Germane load represents the mental effort used to build internal understanding.

This is the only load that produces mastery.

Examples include:

  • Designing system architecture independently
  • Debugging original code
  • Making design decisions
  • Solving problems without guidance

This is where true engineering ability develops.

The Cognitive Load Equation

Total Cognitive Load = Intrinsic + Extraneous + Germane

Working memory has a fixed capacity.

If Extraneous Load consumes too much space, Germane Load cannot operate.

This prevents schema formation.

This explains why learners who consume endless tutorials often fail to build independent systems.

They exhaust cognitive resources without allocating sufficient capacity to schema construction.


Research Insight: Why Video Tutorials Work, and Where They Fail

A 2024 study by Fan et al. examined the effects of video tutorials on cognitive load and learning performance.

Key findings included:

  • Video tutorials reduced perceived difficulty significantly
  • Video tutorials increased mental model formation during initial learning
  • Students were able to replay sections, reinforcing understanding

Video acts as a cognitive accelerator.

It reduces the friction of initial exposure.

However, this advantage applies only to acquisition, not mastery.

Video helps you understand how something works.

It does not ensure you can build it independently.

Mastery requires active construction.


The Documentation Paradox: Why Senior Engineers Prefer Text

Senior engineers consistently rely on documentation rather than tutorials.

This is not preference. It is efficiency.

Documentation serves as a reference system, not a guided learning path.

Documentation provides:

  • Raw technical truth
  • Complete system parameters
  • Precise implementation details

Unlike tutorials, documentation does not abstract away complexity.

It exposes reality.

This forces the brain to construct schemas actively.

Documentation strengthens independent reasoning.

Tutorials accelerate exposure. Documentation strengthens architecture.


The Blank Screen Syndrome: Where Real Learning Begins

The blank screen is not an obstacle.

It is the training ground.

This is where schema is constructed.

When building independently, the brain must:

  • Define the problem
  • Design the system
  • Make implementation decisions
  • Solve unexpected errors

Each of these actions strengthens schema.

This transforms knowledge into capability.

Tutorials

Simulate building

Projects

Require building

This distinction defines the transition from learner to engineer.


Practical Framework: The 6-Step Anti-Tutorial Hell Protocol

Step 1: Accept the Competence Gap

Understanding syntax does not equal system building ability.

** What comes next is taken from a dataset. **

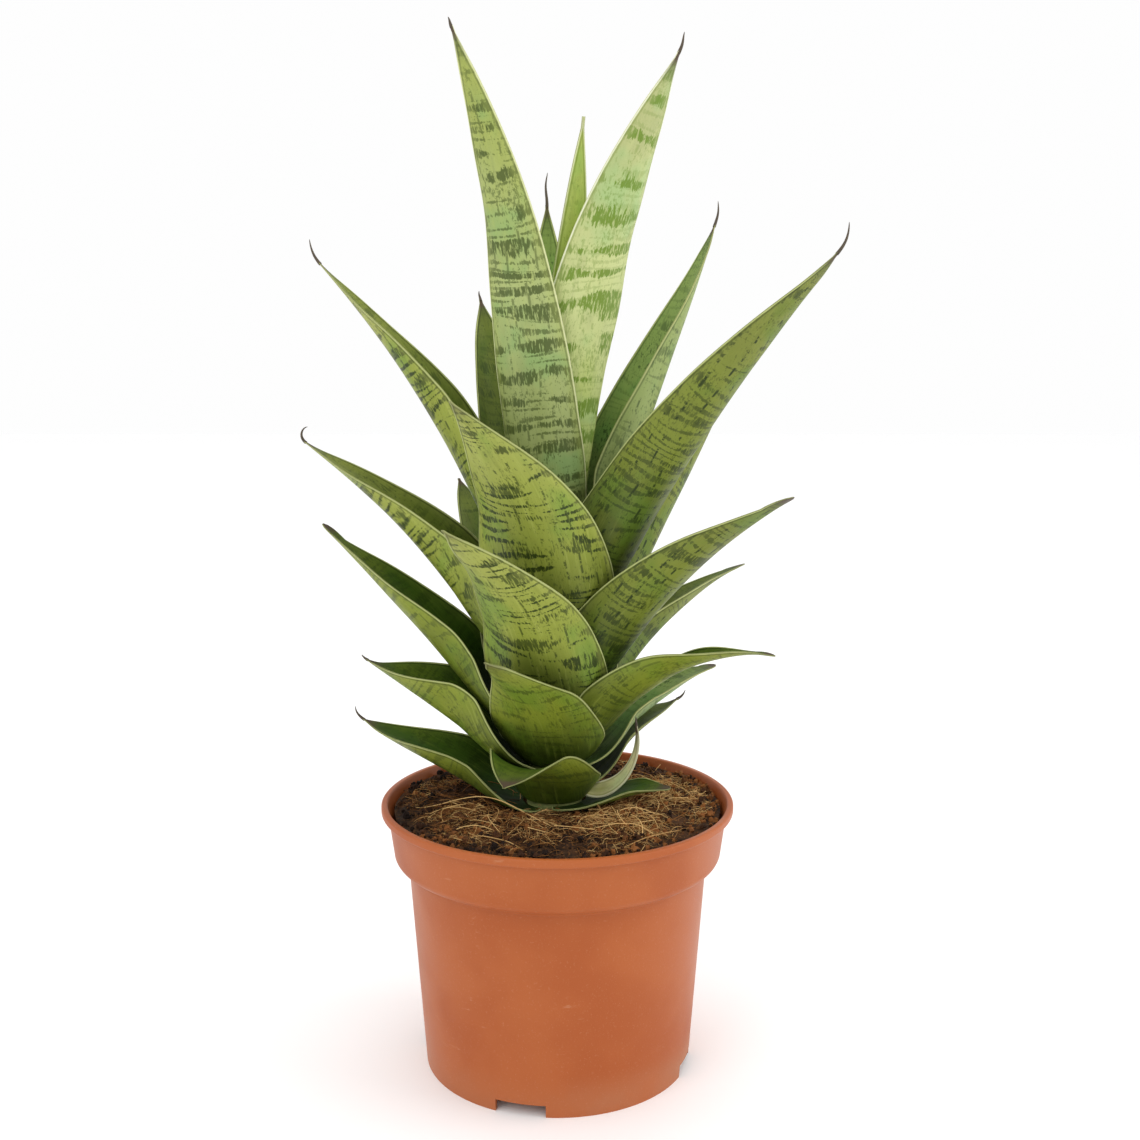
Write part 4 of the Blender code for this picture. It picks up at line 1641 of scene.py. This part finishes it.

This realization marks the transition from passive learner to active engineer.

Step 2: Apply the 2-Hour Architecture Rule

Choose projects you can mentally visualize.

If you cannot design the system structure within two hours, the project exceeds your current schema capacity.

Start smaller.

Build progressively.

Step 3: Use Modular Decomposition

Break systems into atomic components.

Example: Instead of building a landing page, decompose into:

  • Layout structure
  • Typography system
  • Asset loading
  • User interaction logic
  • State management

This reduces intrinsic load and accelerates schema formation.

Step 4: Treat Bugs as Schema Builders

Errors are not failures.

They are cognitive training signals.

Debugging strengthens understanding more than tutorials ever can.

Each resolved bug strengthens internal architecture.

Step 5: Use Documentation as Primary Reference

Consult documentation to guide implementation.

Avoid copying entire systems.

Extract only necessary information.

Construct the rest independently.

This strengthens schema integrity.

Step 6: Reinforce Schema Through Repetition

Build multiple variations of the same system.

Examples include:

  • Multiple dashboards
  • Multiple CRUD systems
  • Multiple landing pages

Variation strengthens abstraction ability.

This transforms knowledge into reusable architecture.


Code Perspective: Tutorial Knowledge vs Architectural Knowledge

Tutorial logic teaches static solutions.

Architectural knowledge builds reusable systems.

Tutorial example:

def bubble_sort(arr):
    for i in range(len(arr)):
        for j in range(len(arr) - i - 1):
            if arr[j] > arr[j + 1]:
                arr[j], arr[j + 1] = arr[j + 1], arr[j]

Architectural implementation:

class Book:
    def __init__(self, title, year):
        self.title = title
        self.year = year

def sort_books(books, key):
    for i in range(len(books)):
        for j in range(len(books) - i - 1):
            if getattr(books[j], key) > getattr(books[j + 1], key):
                books[j], books[j + 1] = books[j + 1], books[j]

This demonstrates schema application.

The system becomes flexible, reusable, and scalable.

This reflects architectural thinking, not tutorial replication.


The Final Technical Verdict: The Engineering Learning Stack

Effective learning follows a precise hierarchy.

  • Video is used for initial exposure
  • Documentation is used for technical reference
  • Projects are used for schema construction

Each serves a different cognitive purpose.

Tutorials accelerate entry.
Documentation strengthens precision.
Projects build capability.

Mastery emerges only when all three are used correctly.


Portfolio Perspective: The True Measure of Technical Competence

Competence is not measured by tutorial completion.

It is measured by independent system construction.

A strong portfolio demonstrates:

  • Independent problem solving
  • Architectural thinking
  • System design ability
  • Execution capability

This reflects real engineering readiness.

The blank screen is not a barrier.

It is the gateway to mastery.


Question for the Engineering Community

When transitioning from tutorials to independent projects, do you find yourself reverse engineering tutorial logic to understand underlying architectural decisions?

At what point did your learning shift from replication to construction?

That transition defines the moment you became an engineer.